WHAT YOU HAVE TO DO> Emit the line that holds "for node in" and all lines following it through the end of the data, verbatim, and nothing else.
-*-*-
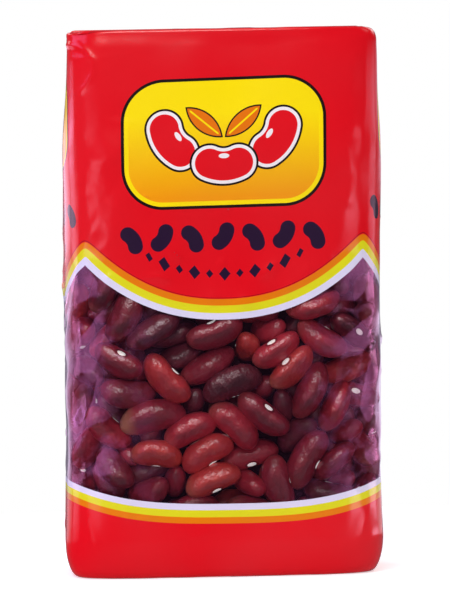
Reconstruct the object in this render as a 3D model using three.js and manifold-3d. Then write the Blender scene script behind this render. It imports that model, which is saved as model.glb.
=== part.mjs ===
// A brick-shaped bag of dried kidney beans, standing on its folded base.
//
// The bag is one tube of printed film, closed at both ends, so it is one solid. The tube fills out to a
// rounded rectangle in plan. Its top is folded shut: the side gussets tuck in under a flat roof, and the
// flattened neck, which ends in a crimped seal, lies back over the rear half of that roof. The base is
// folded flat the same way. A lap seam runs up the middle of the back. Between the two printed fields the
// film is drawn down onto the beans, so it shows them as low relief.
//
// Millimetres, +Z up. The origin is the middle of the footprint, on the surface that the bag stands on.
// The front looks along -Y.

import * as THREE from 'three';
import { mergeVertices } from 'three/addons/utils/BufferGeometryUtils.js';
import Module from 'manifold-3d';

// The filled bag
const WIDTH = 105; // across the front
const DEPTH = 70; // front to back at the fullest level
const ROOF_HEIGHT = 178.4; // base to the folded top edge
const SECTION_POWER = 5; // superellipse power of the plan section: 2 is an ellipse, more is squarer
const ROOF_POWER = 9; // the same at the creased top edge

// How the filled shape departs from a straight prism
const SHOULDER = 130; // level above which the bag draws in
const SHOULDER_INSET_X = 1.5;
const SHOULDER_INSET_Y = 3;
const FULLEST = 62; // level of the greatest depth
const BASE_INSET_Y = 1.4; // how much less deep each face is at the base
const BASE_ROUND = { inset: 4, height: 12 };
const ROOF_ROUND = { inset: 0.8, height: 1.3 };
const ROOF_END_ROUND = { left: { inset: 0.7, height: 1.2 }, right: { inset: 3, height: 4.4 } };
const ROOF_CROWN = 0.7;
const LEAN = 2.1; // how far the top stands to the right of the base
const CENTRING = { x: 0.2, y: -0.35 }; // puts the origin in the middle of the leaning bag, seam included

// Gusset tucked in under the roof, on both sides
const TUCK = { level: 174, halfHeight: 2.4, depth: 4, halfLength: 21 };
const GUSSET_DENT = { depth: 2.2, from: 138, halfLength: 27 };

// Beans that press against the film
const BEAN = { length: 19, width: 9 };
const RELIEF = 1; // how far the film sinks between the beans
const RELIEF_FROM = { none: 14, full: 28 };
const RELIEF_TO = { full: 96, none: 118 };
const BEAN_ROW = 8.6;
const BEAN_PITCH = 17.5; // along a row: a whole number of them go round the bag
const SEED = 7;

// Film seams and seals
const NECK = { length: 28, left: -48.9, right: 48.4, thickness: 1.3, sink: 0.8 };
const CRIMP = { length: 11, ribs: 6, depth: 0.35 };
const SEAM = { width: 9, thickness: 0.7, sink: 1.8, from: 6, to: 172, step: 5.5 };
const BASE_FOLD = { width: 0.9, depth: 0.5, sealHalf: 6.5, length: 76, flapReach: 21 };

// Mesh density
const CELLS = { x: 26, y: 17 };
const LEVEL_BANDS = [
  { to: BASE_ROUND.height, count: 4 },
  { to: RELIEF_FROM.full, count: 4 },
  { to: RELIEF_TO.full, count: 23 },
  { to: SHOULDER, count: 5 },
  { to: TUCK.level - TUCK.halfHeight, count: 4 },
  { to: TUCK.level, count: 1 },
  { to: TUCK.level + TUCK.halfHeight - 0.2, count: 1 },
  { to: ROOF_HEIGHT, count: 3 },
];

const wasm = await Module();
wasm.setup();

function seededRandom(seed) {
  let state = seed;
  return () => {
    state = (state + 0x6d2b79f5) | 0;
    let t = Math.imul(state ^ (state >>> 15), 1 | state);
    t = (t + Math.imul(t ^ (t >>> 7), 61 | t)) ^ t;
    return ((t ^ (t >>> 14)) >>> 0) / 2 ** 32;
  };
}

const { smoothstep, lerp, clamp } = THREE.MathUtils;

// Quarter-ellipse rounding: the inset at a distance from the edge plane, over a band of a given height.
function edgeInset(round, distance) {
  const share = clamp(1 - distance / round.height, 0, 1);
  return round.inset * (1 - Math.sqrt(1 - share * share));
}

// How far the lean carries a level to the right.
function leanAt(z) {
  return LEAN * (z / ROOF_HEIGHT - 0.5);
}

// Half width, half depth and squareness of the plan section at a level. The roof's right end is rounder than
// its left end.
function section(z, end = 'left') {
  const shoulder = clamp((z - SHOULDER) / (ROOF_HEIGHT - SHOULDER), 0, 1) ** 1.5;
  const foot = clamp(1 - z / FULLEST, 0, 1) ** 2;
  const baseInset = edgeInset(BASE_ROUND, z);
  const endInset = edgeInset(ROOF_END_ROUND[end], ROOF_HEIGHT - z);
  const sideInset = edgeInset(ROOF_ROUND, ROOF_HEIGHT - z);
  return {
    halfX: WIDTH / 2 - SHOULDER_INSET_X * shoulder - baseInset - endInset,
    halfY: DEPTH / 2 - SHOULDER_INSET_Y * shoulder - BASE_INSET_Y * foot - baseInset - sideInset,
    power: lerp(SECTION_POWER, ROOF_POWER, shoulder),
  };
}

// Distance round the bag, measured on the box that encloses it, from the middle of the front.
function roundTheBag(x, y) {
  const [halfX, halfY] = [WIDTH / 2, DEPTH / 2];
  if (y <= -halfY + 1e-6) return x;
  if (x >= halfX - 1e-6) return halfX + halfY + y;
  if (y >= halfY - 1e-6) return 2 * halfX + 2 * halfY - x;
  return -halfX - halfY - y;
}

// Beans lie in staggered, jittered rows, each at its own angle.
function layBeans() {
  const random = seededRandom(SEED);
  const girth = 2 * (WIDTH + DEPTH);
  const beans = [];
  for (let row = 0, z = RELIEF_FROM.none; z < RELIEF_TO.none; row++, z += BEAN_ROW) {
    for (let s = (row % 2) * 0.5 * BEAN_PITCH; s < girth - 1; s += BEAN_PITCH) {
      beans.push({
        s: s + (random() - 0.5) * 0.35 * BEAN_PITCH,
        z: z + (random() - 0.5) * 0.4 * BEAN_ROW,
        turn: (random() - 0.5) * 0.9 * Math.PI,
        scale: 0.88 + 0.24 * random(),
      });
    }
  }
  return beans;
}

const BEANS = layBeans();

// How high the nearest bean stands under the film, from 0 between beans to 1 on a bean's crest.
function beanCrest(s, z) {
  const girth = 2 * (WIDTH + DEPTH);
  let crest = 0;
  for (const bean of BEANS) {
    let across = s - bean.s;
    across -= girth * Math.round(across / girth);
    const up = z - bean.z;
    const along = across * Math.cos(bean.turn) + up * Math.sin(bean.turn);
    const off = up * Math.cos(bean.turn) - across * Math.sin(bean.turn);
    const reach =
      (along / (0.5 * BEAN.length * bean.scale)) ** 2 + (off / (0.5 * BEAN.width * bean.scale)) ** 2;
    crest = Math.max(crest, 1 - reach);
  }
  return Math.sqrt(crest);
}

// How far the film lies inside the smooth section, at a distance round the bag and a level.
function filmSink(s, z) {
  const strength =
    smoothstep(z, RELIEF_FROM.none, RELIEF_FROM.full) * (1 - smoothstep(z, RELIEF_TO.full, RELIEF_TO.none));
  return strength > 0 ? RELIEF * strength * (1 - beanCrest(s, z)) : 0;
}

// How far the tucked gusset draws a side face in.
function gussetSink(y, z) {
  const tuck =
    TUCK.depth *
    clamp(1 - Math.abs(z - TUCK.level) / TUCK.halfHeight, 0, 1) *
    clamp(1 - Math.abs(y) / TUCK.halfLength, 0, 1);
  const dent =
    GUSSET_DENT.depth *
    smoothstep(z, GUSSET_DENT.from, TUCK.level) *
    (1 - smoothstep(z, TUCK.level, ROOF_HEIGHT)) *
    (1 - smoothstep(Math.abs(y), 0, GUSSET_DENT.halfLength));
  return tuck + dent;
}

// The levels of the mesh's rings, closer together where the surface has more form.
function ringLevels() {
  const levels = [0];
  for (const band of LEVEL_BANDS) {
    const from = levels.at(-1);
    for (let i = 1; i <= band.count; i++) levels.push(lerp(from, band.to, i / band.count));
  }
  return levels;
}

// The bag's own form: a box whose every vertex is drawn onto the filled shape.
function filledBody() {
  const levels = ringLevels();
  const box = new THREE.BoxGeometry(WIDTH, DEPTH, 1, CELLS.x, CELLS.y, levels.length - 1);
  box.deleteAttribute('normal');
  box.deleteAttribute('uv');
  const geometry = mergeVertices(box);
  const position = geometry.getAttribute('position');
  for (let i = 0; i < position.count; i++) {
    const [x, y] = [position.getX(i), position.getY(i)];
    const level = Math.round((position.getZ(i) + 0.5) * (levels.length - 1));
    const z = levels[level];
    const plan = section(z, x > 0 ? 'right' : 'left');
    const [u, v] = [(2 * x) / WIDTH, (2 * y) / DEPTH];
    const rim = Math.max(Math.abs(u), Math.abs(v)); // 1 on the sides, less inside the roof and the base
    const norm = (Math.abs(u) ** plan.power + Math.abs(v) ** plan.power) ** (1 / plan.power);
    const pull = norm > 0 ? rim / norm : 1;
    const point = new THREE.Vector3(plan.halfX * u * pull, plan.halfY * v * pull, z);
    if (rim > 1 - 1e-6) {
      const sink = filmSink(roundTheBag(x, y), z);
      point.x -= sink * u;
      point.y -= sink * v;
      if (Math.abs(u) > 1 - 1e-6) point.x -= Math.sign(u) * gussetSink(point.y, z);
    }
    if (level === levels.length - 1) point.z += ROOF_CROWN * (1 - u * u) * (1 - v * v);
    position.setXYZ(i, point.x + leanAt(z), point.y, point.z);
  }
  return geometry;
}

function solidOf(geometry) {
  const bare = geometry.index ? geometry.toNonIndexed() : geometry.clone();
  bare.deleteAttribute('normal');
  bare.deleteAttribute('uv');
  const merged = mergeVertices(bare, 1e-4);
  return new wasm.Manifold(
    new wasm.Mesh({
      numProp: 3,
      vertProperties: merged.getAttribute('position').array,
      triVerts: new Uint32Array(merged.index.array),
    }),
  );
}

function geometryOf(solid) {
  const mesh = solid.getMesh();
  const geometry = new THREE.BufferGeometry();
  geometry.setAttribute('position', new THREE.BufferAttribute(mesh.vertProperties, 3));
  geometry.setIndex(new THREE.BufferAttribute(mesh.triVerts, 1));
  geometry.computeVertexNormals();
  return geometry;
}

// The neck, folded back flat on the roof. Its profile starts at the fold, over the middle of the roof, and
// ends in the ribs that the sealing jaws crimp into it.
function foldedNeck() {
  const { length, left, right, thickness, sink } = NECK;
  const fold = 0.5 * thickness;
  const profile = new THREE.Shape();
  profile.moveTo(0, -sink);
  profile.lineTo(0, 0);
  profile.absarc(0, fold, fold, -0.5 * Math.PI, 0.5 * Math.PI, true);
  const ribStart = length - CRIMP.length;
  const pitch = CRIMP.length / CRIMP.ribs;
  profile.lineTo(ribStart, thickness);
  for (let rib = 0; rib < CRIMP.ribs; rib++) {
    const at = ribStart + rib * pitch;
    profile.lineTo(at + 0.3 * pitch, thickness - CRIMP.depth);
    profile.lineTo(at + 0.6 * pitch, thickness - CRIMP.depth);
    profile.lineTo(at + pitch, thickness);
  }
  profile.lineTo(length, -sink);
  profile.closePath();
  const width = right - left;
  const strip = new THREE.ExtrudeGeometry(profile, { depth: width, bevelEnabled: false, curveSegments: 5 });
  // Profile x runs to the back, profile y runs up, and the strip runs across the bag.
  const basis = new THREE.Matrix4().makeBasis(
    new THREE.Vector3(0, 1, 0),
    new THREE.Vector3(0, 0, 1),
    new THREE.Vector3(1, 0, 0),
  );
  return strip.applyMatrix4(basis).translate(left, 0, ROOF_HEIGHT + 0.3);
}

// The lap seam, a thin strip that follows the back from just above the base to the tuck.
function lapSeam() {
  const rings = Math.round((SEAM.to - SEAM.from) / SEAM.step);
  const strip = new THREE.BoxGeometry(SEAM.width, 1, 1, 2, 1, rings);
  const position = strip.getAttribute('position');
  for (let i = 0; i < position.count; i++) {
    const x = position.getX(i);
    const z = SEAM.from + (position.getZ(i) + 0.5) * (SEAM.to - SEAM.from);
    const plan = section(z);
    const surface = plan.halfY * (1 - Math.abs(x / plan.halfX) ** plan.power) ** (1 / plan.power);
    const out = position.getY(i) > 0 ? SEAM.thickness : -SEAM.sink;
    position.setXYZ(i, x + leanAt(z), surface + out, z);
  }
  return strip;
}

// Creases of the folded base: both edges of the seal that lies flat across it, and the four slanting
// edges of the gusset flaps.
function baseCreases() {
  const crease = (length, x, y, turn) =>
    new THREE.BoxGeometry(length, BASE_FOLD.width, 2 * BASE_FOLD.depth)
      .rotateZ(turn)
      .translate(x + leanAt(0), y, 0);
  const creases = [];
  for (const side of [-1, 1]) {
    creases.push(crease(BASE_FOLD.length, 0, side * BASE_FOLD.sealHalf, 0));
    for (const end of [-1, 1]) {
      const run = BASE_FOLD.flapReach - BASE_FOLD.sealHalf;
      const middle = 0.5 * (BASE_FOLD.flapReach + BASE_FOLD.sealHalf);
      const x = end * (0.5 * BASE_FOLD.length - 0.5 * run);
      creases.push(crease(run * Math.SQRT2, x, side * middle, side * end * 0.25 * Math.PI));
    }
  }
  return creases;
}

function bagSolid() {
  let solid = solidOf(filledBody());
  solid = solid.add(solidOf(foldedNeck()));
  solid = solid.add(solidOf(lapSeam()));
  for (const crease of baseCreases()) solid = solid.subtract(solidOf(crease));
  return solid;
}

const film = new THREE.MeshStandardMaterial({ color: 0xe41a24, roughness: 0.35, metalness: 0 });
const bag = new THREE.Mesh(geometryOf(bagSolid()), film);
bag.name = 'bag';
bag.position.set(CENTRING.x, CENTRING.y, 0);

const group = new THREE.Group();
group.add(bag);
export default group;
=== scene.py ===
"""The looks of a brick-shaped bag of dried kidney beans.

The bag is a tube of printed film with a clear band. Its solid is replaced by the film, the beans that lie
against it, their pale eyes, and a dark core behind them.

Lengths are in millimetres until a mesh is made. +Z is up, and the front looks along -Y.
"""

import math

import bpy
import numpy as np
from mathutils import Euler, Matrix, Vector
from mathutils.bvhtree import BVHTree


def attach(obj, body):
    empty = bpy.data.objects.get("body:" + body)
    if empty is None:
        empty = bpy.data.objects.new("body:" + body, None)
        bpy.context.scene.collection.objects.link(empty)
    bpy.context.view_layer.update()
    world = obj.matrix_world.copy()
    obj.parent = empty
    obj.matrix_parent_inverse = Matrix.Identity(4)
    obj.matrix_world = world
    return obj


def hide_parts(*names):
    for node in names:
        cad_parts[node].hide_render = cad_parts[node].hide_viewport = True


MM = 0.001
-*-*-
COMPLETED EXERCISE>
    for node in names:
        cad_parts[node].hide_render = cad_parts[node].hide_viewport = True


MM = 0.001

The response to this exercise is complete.